** START OF LISTED RECORDS **

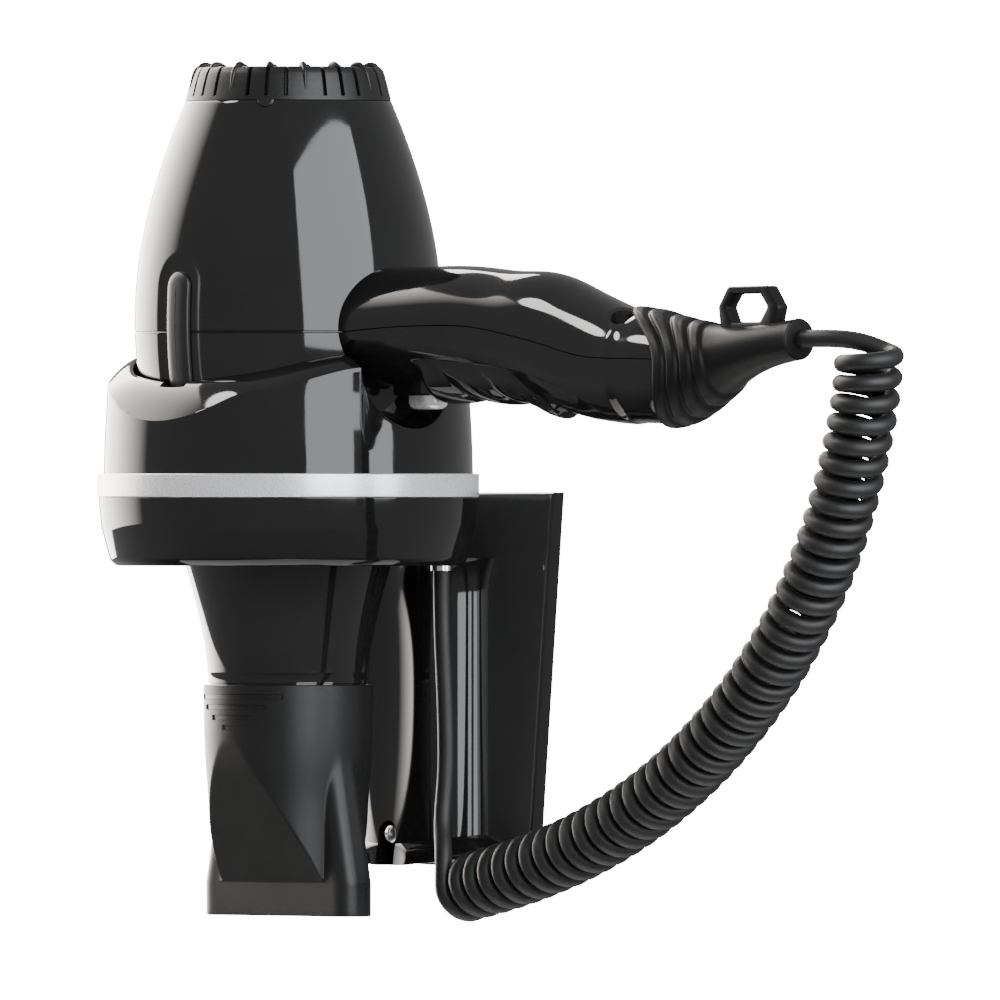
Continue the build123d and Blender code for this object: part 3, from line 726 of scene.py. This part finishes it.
def nozzle_radius(turn, z, inset):
    """Distance from the axis to the nozzle's surface at a turn and height."""
    z_in = np.clip(z, NOZZLE[-1][0], NOZZLE[0][0])
    body, flank = (curve_through(NOZZLE[::-1], z_in[:1]) - inset)[0]
    flat = flank / np.maximum(np.abs(np.sin(turn)), 1e-3)
    part = np.clip((WEDGE_START - z) / MOUTH_RUN, 0, 1)
    length = 24.2 + 7.8 * part - inset
    thick = 6.5 - inset
    mouth = stadium_radius(turn, length, thick, min(5.0, thick - 0.3))
    wide = soft_min(body, flat, 0.10)
    # each form counts for nothing beyond its end
    wide = np.where(z < MOUTH_START, 0.5, wide)
    mouth = np.where(z > WEDGE_START, 0.5, mouth)
    return soft_max(wide, mouth, 0.28)


def groove_depth(turn, z):
    """Four shortening grooves on each wide side."""
    away = np.degrees(np.abs(np.abs(np.arctan2(np.sin(turn), np.cos(turn))) - math.pi / 2))
    depth = np.zeros_like(away)
    for k, half_angle in enumerate((42, 30, 18, 6)):
        level = -7.9 - GROOVE_STEP * k
        depth = np.maximum(depth, (np.abs(z - level) < 0.76) * (away < half_angle))
    return 0.5 * depth


def nozzle_part():
    """Concentrator: round socket, two wedge faces and a wide slot mouth, hollow all through."""
    turn = full_turn(480)
    # each groove's edges get rings just inside and just outside it
    lines = [edge - GROOVE_STEP * k for k in range(GROOVES) for edge in (-8.7, -8.62, -7.18, -7.1)]
    down = np.concatenate([np.arange(-4.6, -24, -0.5), np.arange(-24, -63, -0.5),
                           [-63.3, -63.5, MOUTH_START, -63.61, -64.2],
                           np.arange(-65, -73.2, -1.0), lines])
    wall = 1.8
    # height and inset, down the outside, round the mouth and up the inside
    stations = [(-4.35, 0.45), (-4.4, 0.2)]
    stations += [(z, 0.0) for z in np.unique(down)[::-1]]
    stations += [(MOUTH_Z + 0.15, 0.05), (MOUTH_Z, 0.3), (MOUTH_Z, 1.6)]
    stations += [(z, wall) for z in np.arange(MOUTH_Z + 0.4, -64, 2.0)]
    stations += [(z, wall) for z in np.arange(-63, -5, 1.5)]
    stations += [(-4.35, 1.5)]
    rings = []
    for z, inset in stations:
        height = np.full(len(turn), float(z))
        radius = nozzle_radius(turn, height, inset)
        if inset <= 0.6:
            radius = radius - groove_depth(turn, height)
        rings.append(level_ring(radius, turn, z))
    return skin(rings, wrap_rows=True)


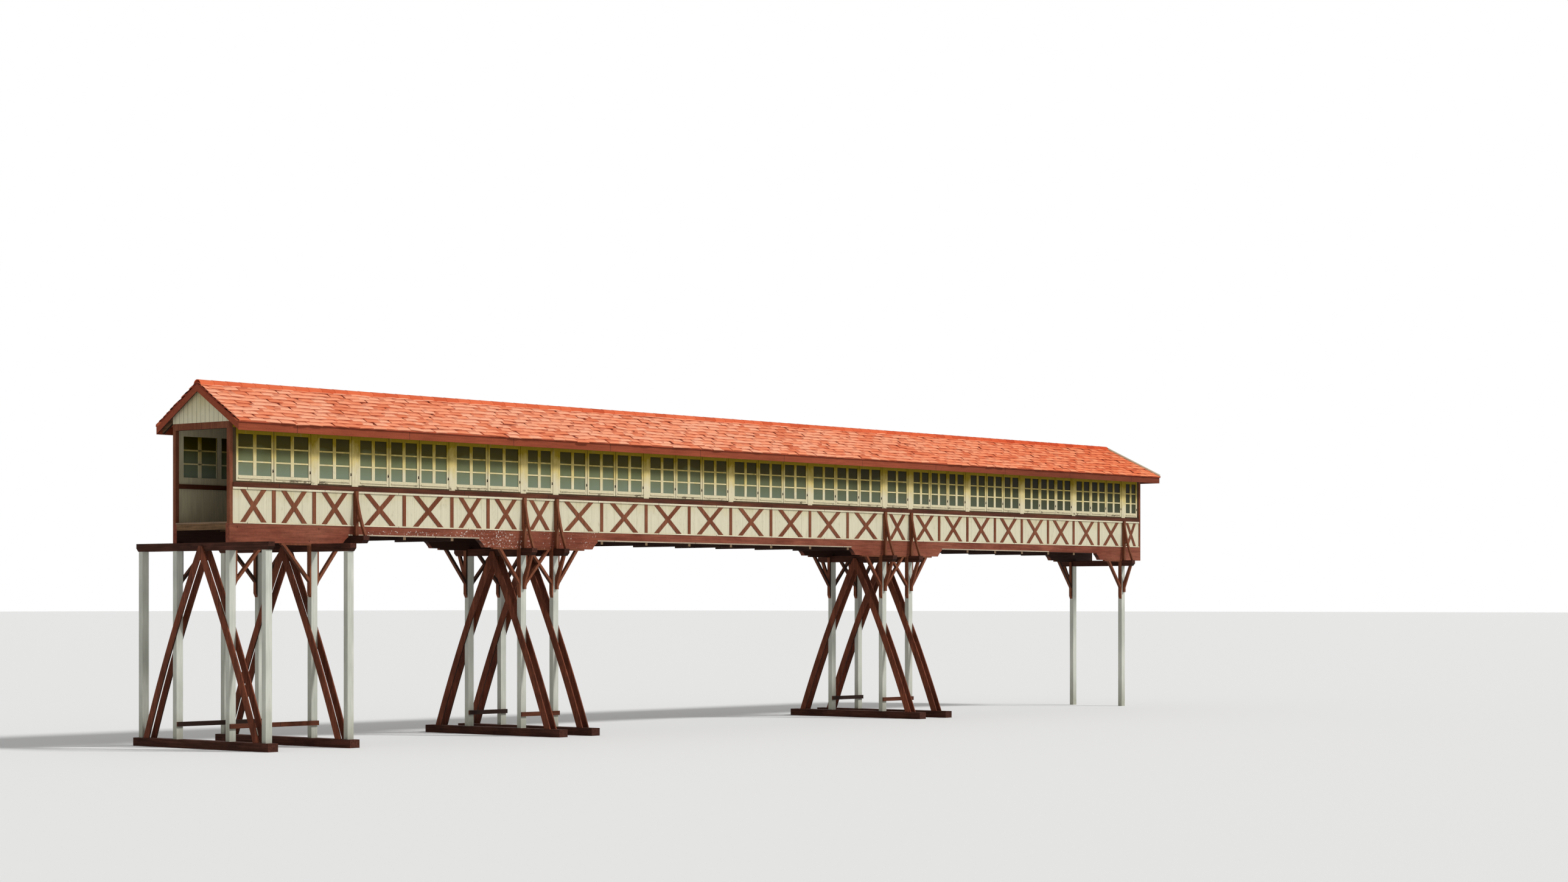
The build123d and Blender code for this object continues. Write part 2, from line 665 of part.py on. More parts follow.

** END OF LISTED RECORDS **

### WORK REQUIRED:
Write out every record, exactly as written.

### WRITTEN RESPONSE:
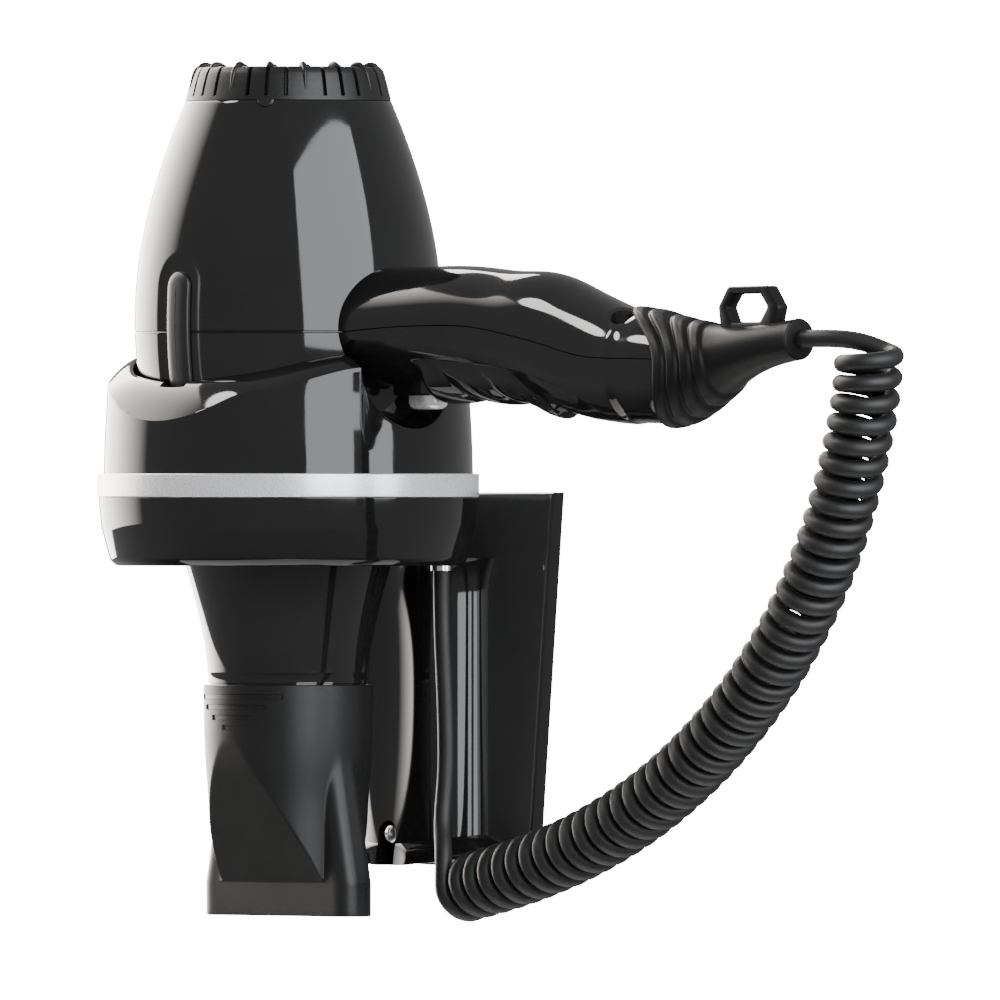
Continue the build123d and Blender code for this object: part 3, from line 726 of scene.py. This part finishes it.
def nozzle_radius(turn, z, inset):
    """Distance from the axis to the nozzle's surface at a turn and height."""
    z_in = np.clip(z, NOZZLE[-1][0], NOZZLE[0][0])
    body, flank = (curve_through(NOZZLE[::-1], z_in[:1]) - inset)[0]
    flat = flank / np.maximum(np.abs(np.sin(turn)), 1e-3)
    part = np.clip((WEDGE_START - z) / MOUTH_RUN, 0, 1)
    length = 24.2 + 7.8 * part - inset
    thick = 6.5 - inset
    mouth = stadium_radius(turn, length, thick, min(5.0, thick - 0.3))
    wide = soft_min(body, flat, 0.10)
    # each form counts for nothing beyond its end
    wide = np.where(z < MOUTH_START, 0.5, wide)
    mouth = np.where(z > WEDGE_START, 0.5, mouth)
    return soft_max(wide, mouth, 0.28)


def groove_depth(turn, z):
    """Four shortening grooves on each wide side."""
    away = np.degrees(np.abs(np.abs(np.arctan2(np.sin(turn), np.cos(turn))) - math.pi / 2))
    depth = np.zeros_like(away)
    for k, half_angle in enumerate((42, 30, 18, 6)):
        level = -7.9 - GROOVE_STEP * k
        depth = np.maximum(depth, (np.abs(z - level) < 0.76) * (away < half_angle))
    return 0.5 * depth


def nozzle_part():
    """Concentrator: round socket, two wedge faces and a wide slot mouth, hollow all through."""
    turn = full_turn(480)
    # each groove's edges get rings just inside and just outside it
    lines = [edge - GROOVE_STEP * k for k in range(GROOVES) for edge in (-8.7, -8.62, -7.18, -7.1)]
    down = np.concatenate([np.arange(-4.6, -24, -0.5), np.arange(-24, -63, -0.5),
                           [-63.3, -63.5, MOUTH_START, -63.61, -64.2],
                           np.arange(-65, -73.2, -1.0), lines])
    wall = 1.8
    # height and inset, down the outside, round the mouth and up the inside
    stations = [(-4.35, 0.45), (-4.4, 0.2)]
    stations += [(z, 0.0) for z in np.unique(down)[::-1]]
    stations += [(MOUTH_Z + 0.15, 0.05), (MOUTH_Z, 0.3), (MOUTH_Z, 1.6)]
    stations += [(z, wall) for z in np.arange(MOUTH_Z + 0.4, -64, 2.0)]
    stations += [(z, wall) for z in np.arange(-63, -5, 1.5)]
    stations += [(-4.35, 1.5)]
    rings = []
    for z, inset in stations:
        height = np.full(len(turn), float(z))
        radius = nozzle_radius(turn, height, inset)
        if inset <= 0.6:
            radius = radius - groove_depth(turn, height)
        rings.append(level_ring(radius, turn, z))
    return skin(rings, wrap_rows=True)


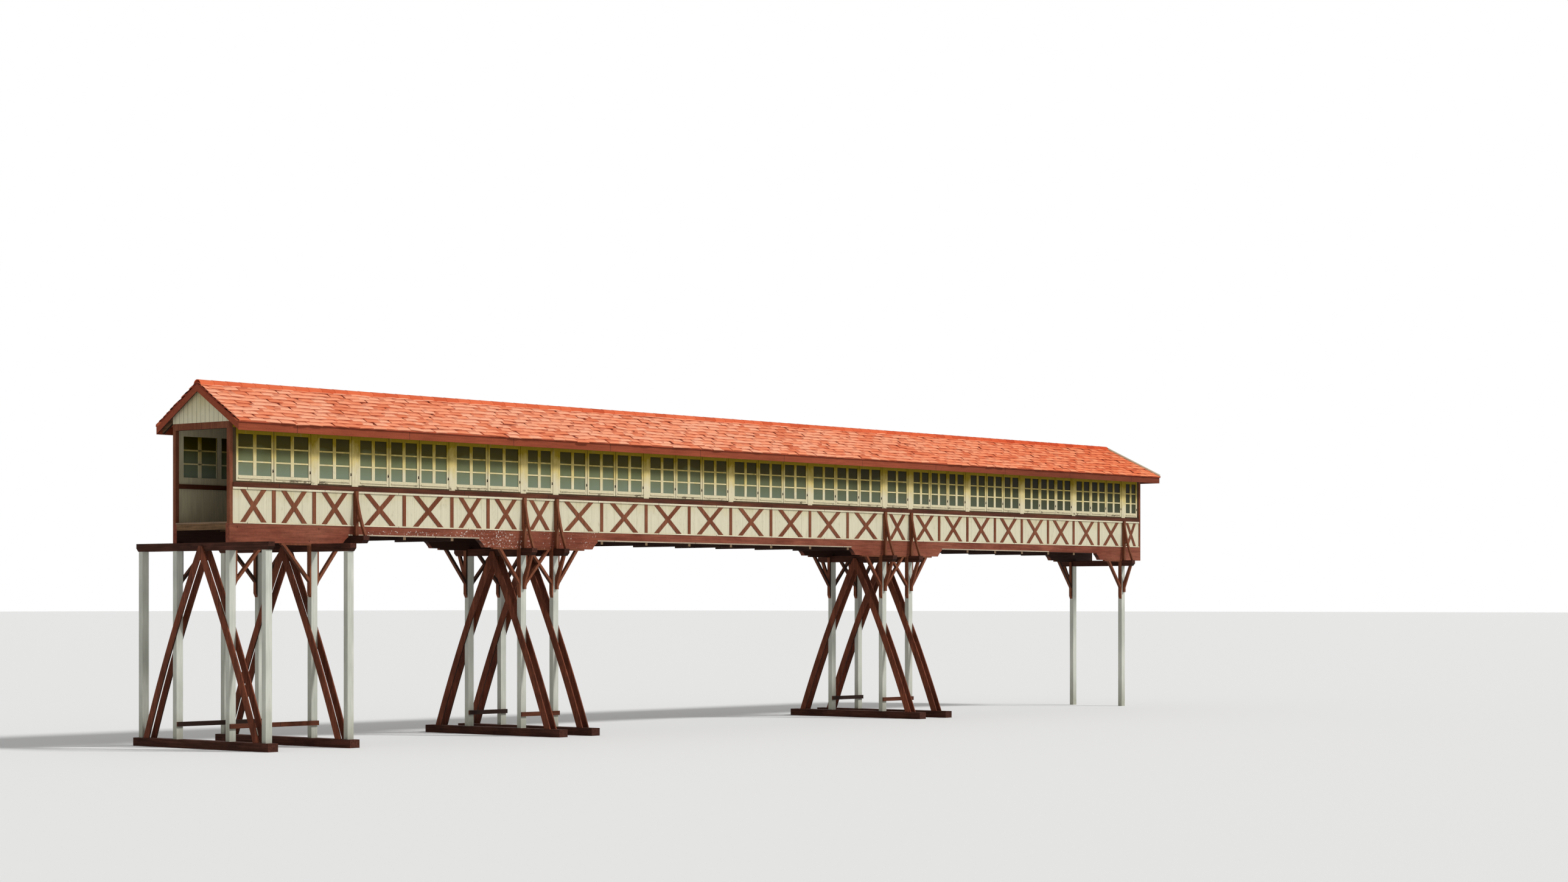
The build123d and Blender code for this object continues. Write part 2, from line 665 of part.py on. More parts follow.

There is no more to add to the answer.